What the task requires:
Copy out all of the data below with no alterations.

BEGIN

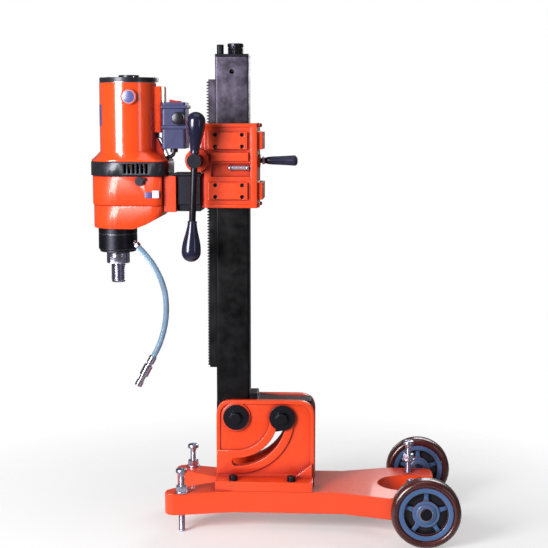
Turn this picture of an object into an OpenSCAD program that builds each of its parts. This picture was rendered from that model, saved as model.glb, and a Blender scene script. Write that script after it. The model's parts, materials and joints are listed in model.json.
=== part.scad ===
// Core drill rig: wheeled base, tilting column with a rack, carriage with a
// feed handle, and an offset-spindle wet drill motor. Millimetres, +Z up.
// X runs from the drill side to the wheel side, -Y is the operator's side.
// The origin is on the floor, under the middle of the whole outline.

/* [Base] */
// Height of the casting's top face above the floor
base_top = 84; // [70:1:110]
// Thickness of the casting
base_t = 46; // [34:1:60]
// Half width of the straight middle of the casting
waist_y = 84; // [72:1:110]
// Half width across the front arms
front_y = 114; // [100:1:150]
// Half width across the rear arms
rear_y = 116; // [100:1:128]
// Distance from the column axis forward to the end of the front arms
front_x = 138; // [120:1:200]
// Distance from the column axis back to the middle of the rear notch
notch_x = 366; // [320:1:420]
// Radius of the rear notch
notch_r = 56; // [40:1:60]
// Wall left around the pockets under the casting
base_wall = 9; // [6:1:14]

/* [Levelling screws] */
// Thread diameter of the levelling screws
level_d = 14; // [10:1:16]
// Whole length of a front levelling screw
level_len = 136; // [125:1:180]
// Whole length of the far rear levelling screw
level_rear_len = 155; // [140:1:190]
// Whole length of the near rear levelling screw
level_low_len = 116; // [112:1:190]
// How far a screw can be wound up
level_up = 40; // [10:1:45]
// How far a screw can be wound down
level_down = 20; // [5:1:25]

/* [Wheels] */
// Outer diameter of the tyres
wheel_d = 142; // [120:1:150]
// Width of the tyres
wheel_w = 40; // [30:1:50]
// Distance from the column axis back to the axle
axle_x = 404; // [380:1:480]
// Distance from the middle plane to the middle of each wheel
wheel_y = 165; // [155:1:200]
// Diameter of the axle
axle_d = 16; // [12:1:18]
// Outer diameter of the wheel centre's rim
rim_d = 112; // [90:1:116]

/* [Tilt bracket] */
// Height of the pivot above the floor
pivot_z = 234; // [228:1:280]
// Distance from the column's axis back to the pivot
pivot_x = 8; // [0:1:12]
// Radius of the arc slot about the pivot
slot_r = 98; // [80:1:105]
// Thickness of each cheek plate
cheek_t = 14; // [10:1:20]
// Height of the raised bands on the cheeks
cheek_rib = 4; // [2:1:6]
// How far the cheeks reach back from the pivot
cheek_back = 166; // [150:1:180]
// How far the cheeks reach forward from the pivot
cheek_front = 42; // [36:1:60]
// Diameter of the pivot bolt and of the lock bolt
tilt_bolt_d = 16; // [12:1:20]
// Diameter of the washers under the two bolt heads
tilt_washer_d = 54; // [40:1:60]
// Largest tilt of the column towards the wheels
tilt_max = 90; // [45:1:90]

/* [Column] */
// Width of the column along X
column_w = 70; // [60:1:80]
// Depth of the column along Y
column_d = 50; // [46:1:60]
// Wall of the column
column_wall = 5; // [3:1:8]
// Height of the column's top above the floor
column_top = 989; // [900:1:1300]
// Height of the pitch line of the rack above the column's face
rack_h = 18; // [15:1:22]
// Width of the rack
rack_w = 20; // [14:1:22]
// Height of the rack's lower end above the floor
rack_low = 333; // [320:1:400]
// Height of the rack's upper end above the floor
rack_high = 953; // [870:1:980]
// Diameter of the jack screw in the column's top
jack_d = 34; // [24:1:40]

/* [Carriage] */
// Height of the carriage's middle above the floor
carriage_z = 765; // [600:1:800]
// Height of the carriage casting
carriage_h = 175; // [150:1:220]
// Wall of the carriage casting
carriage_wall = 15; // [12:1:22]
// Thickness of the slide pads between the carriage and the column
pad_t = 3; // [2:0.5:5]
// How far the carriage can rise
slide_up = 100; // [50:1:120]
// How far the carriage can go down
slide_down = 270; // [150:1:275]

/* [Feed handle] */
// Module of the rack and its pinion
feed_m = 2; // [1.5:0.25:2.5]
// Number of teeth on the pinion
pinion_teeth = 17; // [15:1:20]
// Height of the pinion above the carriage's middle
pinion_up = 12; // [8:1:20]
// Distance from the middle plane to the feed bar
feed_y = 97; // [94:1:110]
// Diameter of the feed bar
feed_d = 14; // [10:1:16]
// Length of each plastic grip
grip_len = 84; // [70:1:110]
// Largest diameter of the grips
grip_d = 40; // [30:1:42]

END

Result for this task:
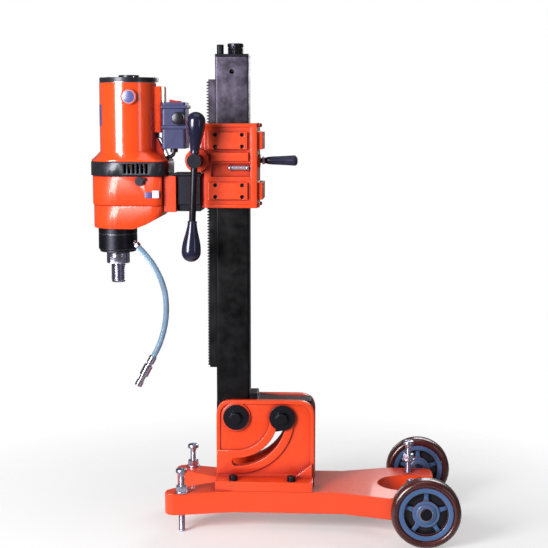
Turn this picture of an object into an OpenSCAD program that builds each of its parts. This picture was rendered from that model, saved as model.glb, and a Blender scene script. Write that script after it. The model's parts, materials and joints are listed in model.json.
=== part.scad ===
// Core drill rig: wheeled base, tilting column with a rack, carriage with a
// feed handle, and an offset-spindle wet drill motor. Millimetres, +Z up.
// X runs from the drill side to the wheel side, -Y is the operator's side.
// The origin is on the floor, under the middle of the whole outline.

/* [Base] */
// Height of the casting's top face above the floor
base_top = 84; // [70:1:110]
// Thickness of the casting
base_t = 46; // [34:1:60]
// Half width of the straight middle of the casting
waist_y = 84; // [72:1:110]
// Half width across the front arms
front_y = 114; // [100:1:150]
// Half width across the rear arms
rear_y = 116; // [100:1:128]
// Distance from the column axis forward to the end of the front arms
front_x = 138; // [120:1:200]
// Distance from the column axis back to the middle of the rear notch
notch_x = 366; // [320:1:420]
// Radius of the rear notch
notch_r = 56; // [40:1:60]
// Wall left around the pockets under the casting
base_wall = 9; // [6:1:14]

/* [Levelling screws] */
// Thread diameter of the levelling screws
level_d = 14; // [10:1:16]
// Whole length of a front levelling screw
level_len = 136; // [125:1:180]
// Whole length of the far rear levelling screw
level_rear_len = 155; // [140:1:190]
// Whole length of the near rear levelling screw
level_low_len = 116; // [112:1:190]
// How far a screw can be wound up
level_up = 40; // [10:1:45]
// How far a screw can be wound down
level_down = 20; // [5:1:25]

/* [Wheels] */
// Outer diameter of the tyres
wheel_d = 142; // [120:1:150]
// Width of the tyres
wheel_w = 40; // [30:1:50]
// Distance from the column axis back to the axle
axle_x = 404; // [380:1:480]
// Distance from the middle plane to the middle of each wheel
wheel_y = 165; // [155:1:200]
// Diameter of the axle
axle_d = 16; // [12:1:18]
// Outer diameter of the wheel centre's rim
rim_d = 112; // [90:1:116]

/* [Tilt bracket] */
// Height of the pivot above the floor
pivot_z = 234; // [228:1:280]
// Distance from the column's axis back to the pivot
pivot_x = 8; // [0:1:12]
// Radius of the arc slot about the pivot
slot_r = 98; // [80:1:105]
// Thickness of each cheek plate
cheek_t = 14; // [10:1:20]
// Height of the raised bands on the cheeks
cheek_rib = 4; // [2:1:6]
// How far the cheeks reach back from the pivot
cheek_back = 166; // [150:1:180]
// How far the cheeks reach forward from the pivot
cheek_front = 42; // [36:1:60]
// Diameter of the pivot bolt and of the lock bolt
tilt_bolt_d = 16; // [12:1:20]
// Diameter of the washers under the two bolt heads
tilt_washer_d = 54; // [40:1:60]
// Largest tilt of the column towards the wheels
tilt_max = 90; // [45:1:90]

/* [Column] */
// Width of the column along X
column_w = 70; // [60:1:80]
// Depth of the column along Y
column_d = 50; // [46:1:60]
// Wall of the column
column_wall = 5; // [3:1:8]
// Height of the column's top above the floor
column_top = 989; // [900:1:1300]
// Height of the pitch line of the rack above the column's face
rack_h = 18; // [15:1:22]
// Width of the rack
rack_w = 20; // [14:1:22]
// Height of the rack's lower end above the floor
rack_low = 333; // [320:1:400]
// Height of the rack's upper end above the floor
rack_high = 953; // [870:1:980]
// Diameter of the jack screw in the column's top
jack_d = 34; // [24:1:40]

/* [Carriage] */
// Height of the carriage's middle above the floor
carriage_z = 765; // [600:1:800]
// Height of the carriage casting
carriage_h = 175; // [150:1:220]
// Wall of the carriage casting
carriage_wall = 15; // [12:1:22]
// Thickness of the slide pads between the carriage and the column
pad_t = 3; // [2:0.5:5]
// How far the carriage can rise
slide_up = 100; // [50:1:120]
// How far the carriage can go down
slide_down = 270; // [150:1:275]

/* [Feed handle] */
// Module of the rack and its pinion
feed_m = 2; // [1.5:0.25:2.5]
// Number of teeth on the pinion
pinion_teeth = 17; // [15:1:20]
// Height of the pinion above the carriage's middle
pinion_up = 12; // [8:1:20]
// Distance from the middle plane to the feed bar
feed_y = 97; // [94:1:110]
// Diameter of the feed bar
feed_d = 14; // [10:1:16]
// Length of each plastic grip
grip_len = 84; // [70:1:110]
// Largest diameter of the grips
grip_d = 40; // [30:1:42]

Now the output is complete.